Attempts to simulate curiosity which do not account for the need for, and utility of, curiosity within the intelligent systems could indeed be thought of as ‘artificial curiosity’. True curiosity would be an emergent phenomenon that arises from the challenges of operating in a highly complex environment with limited computational capability and a requirement for quick decision making.

This idea of a “mechanistic fallacy” is not new. In a cosmic joke worthy of Douglas Adams himself Pierre Simon Laplace, one of the greatest scientists to grace our planet, has become know for his “determinism”.

We ought then to regard the present state of the universe as the effect of its anterior state and the cause of the one which is to follow. Given for one instant an intelligence which could comprehend all the forces by which nature is nanimated and the respective situation of the beings who compose it — an intelligence sufficiently vast to submit these data to analysis — it would embrace in teh same formula the movements of the greatest bodies of the universe and those of the lightest atom; for it, nothing would be uncertain and the future, as the past, would be present to its eyes. Pierre Simon Laplace, A Philosophical Essay on Probabilities pg 4

Indeed, this quote (or a version of it) forms the mainstay of philosophical discussion on mechanism (scroll down to Universal Mechanism). But the statement is from a book on probability, those that bother to read two pages further on will note that he is actually describing the mechanistic fallacy. Pause and give it a moment’s thought: why would he motivate determinism in a book about probability? He is describing what he felt was a straw man, but one which we still seem to instinctively seek out even in our modelling today. Read just two pages further on:

The curve described by a simple molecule of air or vapor is regulated in a manner just as certain as the planetary orbits; the only difference between them is that which comes from our ignorance.

Probability is relative, in part to this ignorance, in part to our knowledge. Pierre Simon Laplace, A Philosophical Essay on Probabilities pg 6

He is describing the mechanistic fallacy and its solution.

Stupidity could be seen as the opposite of intelligence, a failure to make the right intelligent decision given the evidence. This might be due to limitations in modelling or computational capability. A mere failure of our agent to comprehend. So what could artificial stupidity be?
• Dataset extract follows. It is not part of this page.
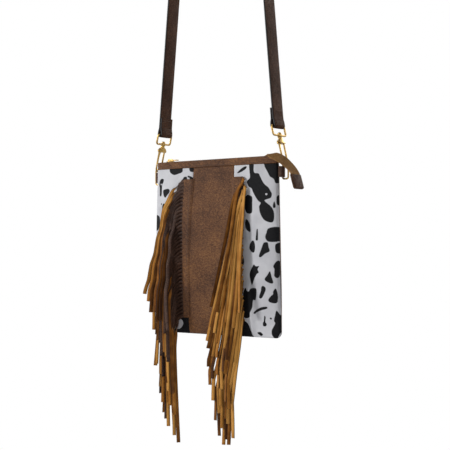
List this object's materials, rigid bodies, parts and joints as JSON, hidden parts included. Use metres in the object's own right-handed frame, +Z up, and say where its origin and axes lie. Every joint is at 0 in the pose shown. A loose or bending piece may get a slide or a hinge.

Imagine if you had access to the tools of probability that Laplace was so keen to persuade his contemporaries about (his Philosophical Essay on Probabilities continues for another 190 pages!). Imagine if you had that, and an additional 200 years of experience after Laplace published. Imagine if there were a myriad of applications that could only be solved by propagation of uncertainty. Imagine if an entire field had evolved to try and counteract our inability to naturally and conciously deal with uncertainty. Then imagine if you designed an intelligent system that made no attempt to propagate uncertainty through its own analysis. Such a system might be said to be artificially stupid. And I’m pretty sure that Zoubin wouldn’t quibble with that description.